▸ Supplied information
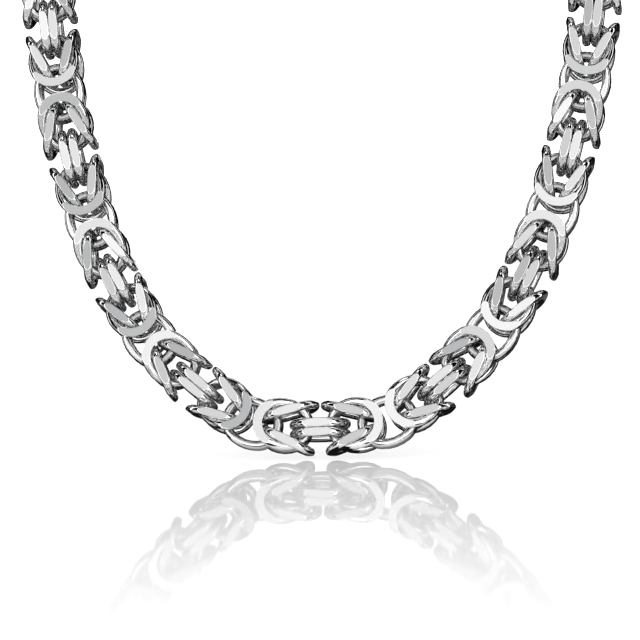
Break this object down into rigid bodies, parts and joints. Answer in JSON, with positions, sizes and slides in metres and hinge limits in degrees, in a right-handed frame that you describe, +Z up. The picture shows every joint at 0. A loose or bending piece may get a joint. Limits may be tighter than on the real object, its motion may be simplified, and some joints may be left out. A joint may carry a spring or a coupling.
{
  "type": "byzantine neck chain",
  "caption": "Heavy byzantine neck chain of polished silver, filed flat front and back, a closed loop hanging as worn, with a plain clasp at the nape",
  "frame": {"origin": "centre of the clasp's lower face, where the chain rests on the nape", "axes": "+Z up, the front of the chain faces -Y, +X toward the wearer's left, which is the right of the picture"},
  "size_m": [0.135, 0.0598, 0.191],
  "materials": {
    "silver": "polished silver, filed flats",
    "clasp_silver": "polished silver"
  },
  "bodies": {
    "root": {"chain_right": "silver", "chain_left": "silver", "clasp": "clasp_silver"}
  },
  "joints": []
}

▸ What is required
Write out the data again, exactly and in full.

▸ Expected output
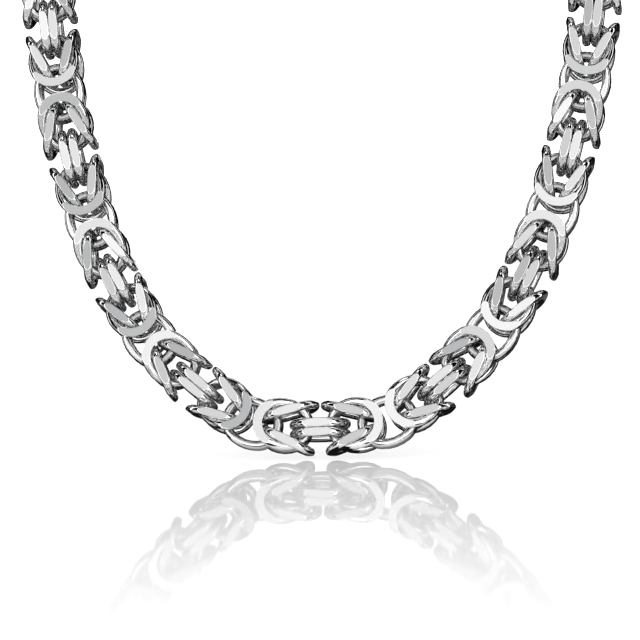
Break this object down into rigid bodies, parts and joints. Answer in JSON, with positions, sizes and slides in metres and hinge limits in degrees, in a right-handed frame that you describe, +Z up. The picture shows every joint at 0. A loose or bending piece may get a joint. Limits may be tighter than on the real object, its motion may be simplified, and some joints may be left out. A joint may carry a spring or a coupling.
{
  "type": "byzantine neck chain",
  "caption": "Heavy byzantine neck chain of polished silver, filed flat front and back, a closed loop hanging as worn, with a plain clasp at the nape",
  "frame": {"origin": "centre of the clasp's lower face, where the chain rests on the nape", "axes": "+Z up, the front of the chain faces -Y, +X toward the wearer's left, which is the right of the picture"},
  "size_m": [0.135, 0.0598, 0.191],
  "materials": {
    "silver": "polished silver, filed flats",
    "clasp_silver": "polished silver"
  },
  "bodies": {
    "root": {"chain_right": "silver", "chain_left": "silver", "clasp": "clasp_silver"}
  },
  "joints": []
}